Factory output shrank 2.5 percent from a year before, the biggest decline since July 2014, when a four-week strike in the vehicle and car-parts industry halted production. Mining production fell for a fifth consecutive month by 4.5 percent, the statistics office said on Thursday.

Read: Mines face deeper debt if SA's rating falls

The data reflects a “combination of weak global demand dynamics, particularly from China, and the ongoing structural growth constraints that we have domestically”, Jeffrey Schultz, an economist at BNP Paribas Securities, said by phone from Johannesburg on Thursday. “Effectively, the manufacturing sector is operating at recessionary levels.”

Forecasts from the Reserve Bank to the International Monetary Fund show Africa’s most-industrialised economy will probably expand less than 1 percent this year after growing 1.3 percent in 2015, knocked by the worst drought in more than a century, low commodity prices and weakening demand from its biggest export market, China.

Low growth is a key concern of credit-rating companies, such as Standard & Poor’s, as they threaten to downgrade the nation’s debt to junk.

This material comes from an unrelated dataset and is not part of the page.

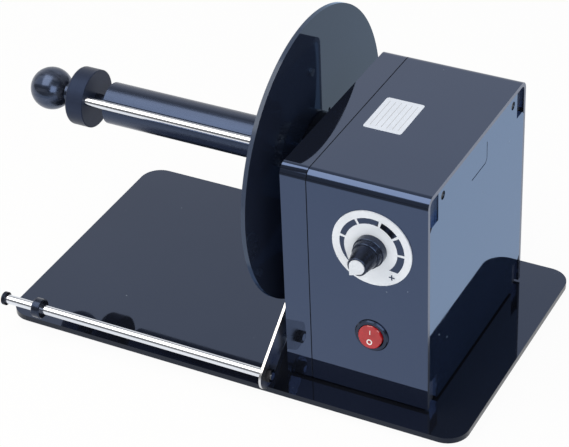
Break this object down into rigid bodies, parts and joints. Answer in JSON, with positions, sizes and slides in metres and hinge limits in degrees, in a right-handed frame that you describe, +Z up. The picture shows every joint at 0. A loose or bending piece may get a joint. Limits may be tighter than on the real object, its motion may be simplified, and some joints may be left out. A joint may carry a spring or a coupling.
{
  "type": "label rewinder",
  "caption": "Motor-driven rewinder that winds a web of labels on a cantilevered mandrel beside a large flange disc, with a dancer arm and guide rod, speed dial and rocker switch.",
  "frame": {"origin": "under the middle of the base plate, on the surface that the rubber feet stand on", "axes": "+X along the spindle from the ball knob towards the housing, +Y from the controls to the back, +Z up"},
  "size_m": [0.3749, 0.229, 0.2167],
  "materials": {
    "black_acrylic": "polished black acrylic sheet",
    "black_plastic": "turned black plastic, satin gloss",
    "knob_plastic": "moulded black plastic",
    "rubber": "soft black rubber",
    "chrome": "bright chrome plate",
    "steel": "bright steel",
    "zinc_screws": "zinc plated",
    "black_screws": "black oxide",
    "aluminium": "milled",
    "brass": "bare",
    "gear_plastic": "natural acetal",
    "pinion_metal": "hobbed steel",
    "dial_white": "white plate, printed",
    "cap_white": "white insert",
    "switch_black": "moulded black plastic",
    "rocker_red": "moulded red plastic",
    "board_green": "printed circuit board",
    "terminal_green": "moulded plastic",
    "sink_black": "black anodised"
  },
  "bodies": {
    "machine": {"angle_brackets": "steel", "arm_bush": "brass", "base_plate": "black_acrylic", "base_screws": "zinc_screws", "board_posts": "brass", "bush_nut": "brass", "control_board": "board_green", "corner_blocks": "black_acrylic", "cover_band": "black_acrylic", "dial_plate": "dial_white", "feet": "rubber", "foot_screws": "zinc_screws", "front_bearing": "steel", "gearbox": "steel", "heat_sink": "sink_black", "inlet_jack": "switch_black", "inlet_nut": "zinc_screws", "inner_plate": "aluminium", "main_cover": "black_acrylic", "motor_can": "steel", "motor_screws": "zinc_screws", "panel_screws": "black_screws", "plate_screws": "zinc_screws", "plate_spacers": "brass", "pot_body": "steel", "pot_nut": "zinc_screws", "rear_bearing": "steel", "side_panel": "black_acrylic", "side_wall": "black_acrylic", "slot_sensor": "switch_black", "stop_pin": "steel", "switch_body": "switch_black", "switch_terminals": "brass", "terminal_block": "terminal_green", "wall_screws": "zinc_screws"},
    "spindle": {"spindle": "steel", "flange_disc": "black_acrylic", "flange_hub": "black_plastic", "hub_screws": "zinc_screws", "shaft_collar": "steel", "mandrel": "black_plastic", "spindle_gear": "gear_plastic"},
    "clamp": {"clamp_rod": "chrome", "core_pin": "black_plastic", "clamp_collar": "black_plastic", "ball_knob": "black_plastic"},
    "motor_output": {"output_shaft": "steel", "pinion": "pinion_metal"},
    "dancer": {"dancer_arm": "steel", "pivot_shaft": "steel", "arm_nut": "zinc_screws", "sensor_flag": "black_plastic", "guide_rod": "chrome", "rod_nut": "zinc_screws", "end_cap": "knob_plastic"},
    "web_ring": {"guide_ring": "knob_plastic"},
    "knob": {"speed_knob": "knob_plastic", "knob_cap": "cap_white", "pot_shaft": "steel"},
    "rocker": {"rocker": "rocker_red"}
  },
  "joints": [
    {"name": "spindle_spin", "type": "hinge", "parent": "machine", "child": "spindle", "pos_m": [0, 0.018, 0.1167], "axis": [1, 0, 0], "continuous": true},
    {"name": "clamp_pull", "type": "slide", "parent": "spindle", "child": "clamp", "axis": [-1, 0, 0], "range_m": [0, 0.11]},
    {"name": "motor_turn", "type": "hinge", "parent": "machine", "child": "motor_output", "pos_m": [0, 0.018, 0.0687], "axis": [1, 0, 0], "continuous": true},
    {"name": "arm_swing", "type": "hinge", "parent": "machine", "child": "dancer", "pos_m": [0, -0.0405, 0.0716], "axis": [-1, 0, 0], "range_deg": [0, 55]},
    {"name": "ring_slide", "type": "slide", "parent": "dancer", "child": "web_ring", "axis": [1, 0, 0], "range_m": [-0.02, 0.13]},
    {"name": "knob_turn", "type": "hinge", "parent": "machine", "child": "knob", "pos_m": [0.1, -0.0792, 0.1268], "axis": [0, 1, 0], "range_deg": [0, 280]},
    {"name": "rocker_tilt", "type": "hinge", "parent": "machine", "child": "rocker", "pos_m": [0.0988, -0.0787, 0.0596], "axis": [1, 0, 0], "range_deg": [0, 16]}
  ],
  "couplings": [
    {"joint": "motor_turn", "follows": "spindle_spin", "ratio": -3}
  ]
}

Moody’s Investors Service said on March 8 it’s putting South Africa’s Baa2 rating on review because of “continuing rise in risks to the country’s medium-term economic prospects and to its fiscal strength.”

A downgrade by Moody’s will move its rating to one level above junk and on par with that of Fitch Ratings and S&P.

The biggest declines in manufacturing came from the iron and steel industry, which contracted 10.2 percent in January from a year earlier, while production of vehicles and car-parts slumped 11.2 percent, the statistics agency said.